A U.S. citizen can file the petition on behalf of his/her:

  • Husband, wife, or child under the age of 21 
  • An unmarried child over the age of 21 
  • Married child of any age 
  • Brother or sister if the U.S. citizen is at least 21 years old 
  • A parent if the U.S. citizen is at least 21 years 
  • Fiancé (K-1 visa)

The U.S. Citizen's spouse, parent or child (under 21) is considered an Immediate Relative, and as such no preference quota is required. That means a visa is immediately available for that family member.  Marriage to a U.S. citizen does not afford you immediate lawful status - you must file an immigration petition.

A lawful permanent resident can file the petition on behalf of his/her Husband or wife and Unmarried child under 21.  A lawful permanent resident cannot file a green card petition for his or her fiancée.

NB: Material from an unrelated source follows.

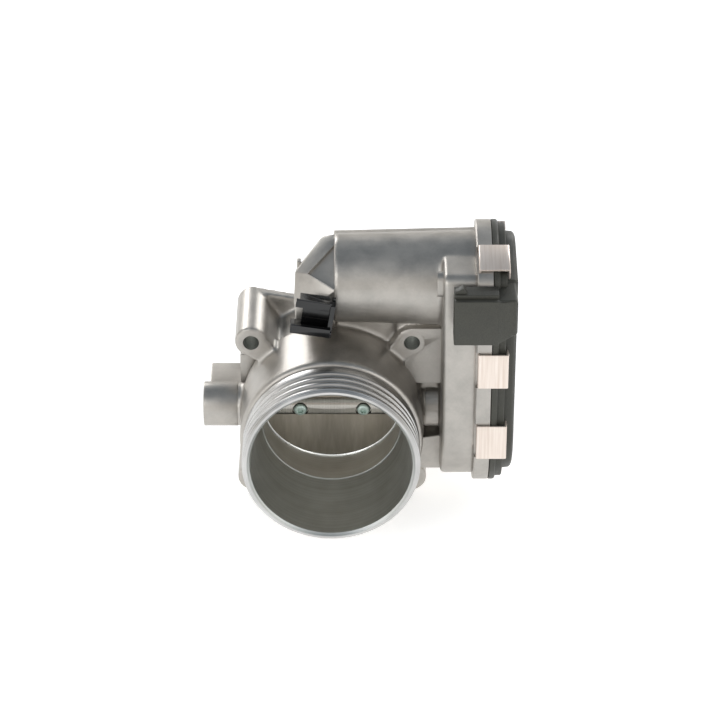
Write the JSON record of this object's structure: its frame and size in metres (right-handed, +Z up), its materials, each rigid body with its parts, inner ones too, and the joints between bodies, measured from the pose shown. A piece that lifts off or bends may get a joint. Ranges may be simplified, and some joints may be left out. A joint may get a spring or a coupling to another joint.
{
  "type": "electronic throttle body",
  "caption": "Motor-driven air throttle: cast body with a grooved hose spigot, a pivoting butterfly plate, geared motor, clipped side cover and wiring socket.",
  "frame": {"origin": "bottom centre of the whole assembly's box, with the object as it stands in the view: motor barrel on top", "axes": "+Z up; the air bore runs along Y with its hose mouth at -Y and its manifold flange at +Y; the throttle shaft, gears and motor run along X with the gear cover at +X"},
  "size_m": [0.1268, 0.077, 0.1222],
  "materials": {
    "cast_aluminium": "as-cast die-cast aluminium, machined spigot",
    "shaft_steel": "ground steel",
    "plate_alloy": "stamped and turned plate",
    "zinc_steel": "zinc plated steel",
    "bearing_steel": "drawn steel",
    "spring_steel": "spring wire",
    "clip_steel": "bright stainless spring strip",
    "motor_steel": "drawn can",
    "brass": "contacts and pinion",
    "rubber": "moulded seal",
    "gear_plastic": "natural moulded gear",
    "cover_plastic": "grey glass-filled moulding",
    "black_plastic": "moulded",
    "clip_plastic": "shiny black moulding",
    "magnet": "bonded magnet",
    "board": "printed circuit board"
  },
  "bodies": {
    "housing": {"throttle_housing": "cast_aluminium", "gear_cover": "cover_plastic", "cover_seal": "rubber", "hose_clip": "clip_plastic", "shaft_bearing_far": "bearing_steel", "shaft_bearing_drive": "bearing_steel", "shaft_seal_far": "rubber", "shaft_seal_drive": "rubber", "shaft_plug": "bearing_steel", "spring_bush": "gear_plastic", "return_spring": "spring_steel", "idler_pin": "bearing_steel", "motor_can": "motor_steel", "motor_brush_plate": "black_plastic", "motor_plate": "zinc_steel", "motor_screw_1": "zinc_steel", "motor_screw_2": "zinc_steel", "motor_wave_washer": "spring_steel", "sensor_board": "board", "motor_contact_1": "brass", "motor_contact_2": "brass", "connector_pin_1": "brass", "connector_pin_2": "brass", "connector_pin_3": "brass", "connector_pin_4": "brass", "connector_pin_5": "brass", "connector_pin_6": "brass", "cover_clip_1": "clip_steel", "cover_clip_2": "clip_steel", "cover_clip_3": "clip_steel", "cover_clip_4": "clip_steel", "cover_clip_5": "clip_steel"},
    "throttle": {"throttle_shaft": "shaft_steel", "throttle_plate": "plate_alloy", "plate_screw_1": "zinc_steel", "plate_screw_2": "zinc_steel", "throttle_gear": "gear_plastic", "sensor_magnet_1": "magnet", "sensor_magnet_2": "magnet"},
    "idler": {"idler_gear": "gear_plastic"},
    "rotor": {"motor_pinion": "brass", "motor_armature": "shaft_steel"}
  },
  "joints": [
    {"name": "throttle_hinge", "type": "hinge", "parent": "housing", "child": "throttle", "pos_m": [-0.0106, 0.0095, 0.0393], "axis": [1, 0, 0], "range_deg": [-10, 75], "stiffness_Nm_per_rad": 0.2, "deforming": ["return_spring"]},
    {"name": "idler_hinge", "type": "hinge", "parent": "housing", "child": "idler", "pos_m": [-0.0106, 0.0095, 0.06896], "axis": [1, 0, 0], "range_deg": [-275, 40]},
    {"name": "rotor_hinge", "type": "hinge", "parent": "housing", "child": "rotor", "pos_m": [-0.0106, 0.0105, 0.0986], "axis": [1, 0, 0], "range_deg": [-160, 1170]}
  ],
  "couplings": [
    {"joint": "idler_hinge", "follows": "throttle_hinge", "ratio": -3.625},
    {"joint": "rotor_hinge", "follows": "throttle_hinge", "ratio": 15.536}
  ]
}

The application process for Family Based Immigration includes submitting a petition to the United States Citizenship and Immigration Service or USCIS. The application waiting period will fluctuate, but usually takes several months to several years depending on the family relationship.  A United States citizen must be at least 21 years of age in order to sponsor a relative for immigration.

This list of visas is by no means exhaustive.  There are several other visas available for South Africans which will largely depend on your education and experience.  Your best bet for getting any professional help with your immigration situation is to hire an experienced immigration lawyer. Ask friends for referrals or go to the website of the American Immigration Lawyers Association (AILA).